YOUR INSTRUCTIONS: Locate each line containing the string "bodies" and copy it out.

»»

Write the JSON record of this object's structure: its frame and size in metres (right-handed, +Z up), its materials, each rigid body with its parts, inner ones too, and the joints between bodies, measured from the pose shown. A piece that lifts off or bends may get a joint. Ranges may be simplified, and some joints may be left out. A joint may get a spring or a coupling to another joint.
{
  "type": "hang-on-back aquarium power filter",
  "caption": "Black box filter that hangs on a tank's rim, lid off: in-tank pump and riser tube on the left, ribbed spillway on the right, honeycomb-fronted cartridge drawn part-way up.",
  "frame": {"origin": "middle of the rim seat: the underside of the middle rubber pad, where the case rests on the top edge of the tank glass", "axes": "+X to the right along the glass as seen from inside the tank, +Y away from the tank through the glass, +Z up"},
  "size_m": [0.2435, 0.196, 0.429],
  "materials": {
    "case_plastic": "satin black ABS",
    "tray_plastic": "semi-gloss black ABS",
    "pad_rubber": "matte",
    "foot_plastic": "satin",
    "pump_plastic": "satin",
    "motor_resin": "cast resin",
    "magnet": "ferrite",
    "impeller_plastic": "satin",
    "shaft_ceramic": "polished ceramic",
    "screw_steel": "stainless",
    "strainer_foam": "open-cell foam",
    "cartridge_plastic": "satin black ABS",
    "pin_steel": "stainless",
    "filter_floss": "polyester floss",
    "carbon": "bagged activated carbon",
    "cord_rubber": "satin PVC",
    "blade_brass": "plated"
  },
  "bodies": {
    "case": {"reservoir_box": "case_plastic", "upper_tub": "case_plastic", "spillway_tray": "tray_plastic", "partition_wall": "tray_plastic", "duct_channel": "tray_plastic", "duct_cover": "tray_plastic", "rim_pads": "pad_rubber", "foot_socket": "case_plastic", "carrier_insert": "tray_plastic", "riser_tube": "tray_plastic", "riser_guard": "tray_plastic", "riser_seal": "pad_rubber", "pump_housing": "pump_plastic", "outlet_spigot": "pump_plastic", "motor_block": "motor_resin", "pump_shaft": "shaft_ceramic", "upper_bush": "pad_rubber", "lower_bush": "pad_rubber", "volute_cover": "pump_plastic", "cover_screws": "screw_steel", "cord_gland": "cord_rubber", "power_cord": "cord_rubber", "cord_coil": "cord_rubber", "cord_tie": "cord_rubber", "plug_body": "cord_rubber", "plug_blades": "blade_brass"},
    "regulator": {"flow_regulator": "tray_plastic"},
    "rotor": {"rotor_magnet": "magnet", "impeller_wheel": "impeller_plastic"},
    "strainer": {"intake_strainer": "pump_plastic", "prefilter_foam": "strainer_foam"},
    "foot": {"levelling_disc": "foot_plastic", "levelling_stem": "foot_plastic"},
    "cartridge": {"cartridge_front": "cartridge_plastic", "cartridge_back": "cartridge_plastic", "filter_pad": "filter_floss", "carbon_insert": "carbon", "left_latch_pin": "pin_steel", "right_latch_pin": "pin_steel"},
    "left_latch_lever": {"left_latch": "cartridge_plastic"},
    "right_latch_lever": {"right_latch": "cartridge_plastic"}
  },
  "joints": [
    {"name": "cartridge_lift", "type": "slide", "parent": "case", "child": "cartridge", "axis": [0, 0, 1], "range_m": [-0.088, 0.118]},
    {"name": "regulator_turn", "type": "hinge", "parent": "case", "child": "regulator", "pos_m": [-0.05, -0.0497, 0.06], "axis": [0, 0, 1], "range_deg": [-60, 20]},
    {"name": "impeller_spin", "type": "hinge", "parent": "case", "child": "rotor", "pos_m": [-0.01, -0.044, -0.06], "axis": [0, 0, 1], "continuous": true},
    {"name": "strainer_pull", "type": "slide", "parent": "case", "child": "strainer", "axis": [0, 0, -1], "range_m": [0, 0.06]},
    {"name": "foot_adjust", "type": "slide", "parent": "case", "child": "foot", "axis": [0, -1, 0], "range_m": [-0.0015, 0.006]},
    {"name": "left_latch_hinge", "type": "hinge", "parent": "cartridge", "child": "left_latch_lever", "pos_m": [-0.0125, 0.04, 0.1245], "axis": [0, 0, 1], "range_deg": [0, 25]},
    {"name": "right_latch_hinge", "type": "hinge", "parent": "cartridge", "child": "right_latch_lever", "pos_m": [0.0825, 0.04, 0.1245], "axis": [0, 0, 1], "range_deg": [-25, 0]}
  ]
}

««

FINAL RESULT:
Write the JSON record of this object's structure: its frame and size in metres (right-handed, +Z up), its materials, each rigid body with its parts, inner ones too, and the joints between bodies, measured from the pose shown. A piece that lifts off or bends may get a joint. Ranges may be simplified, and some joints may be left out. A joint may get a spring or a coupling to another joint.
  "bodies": {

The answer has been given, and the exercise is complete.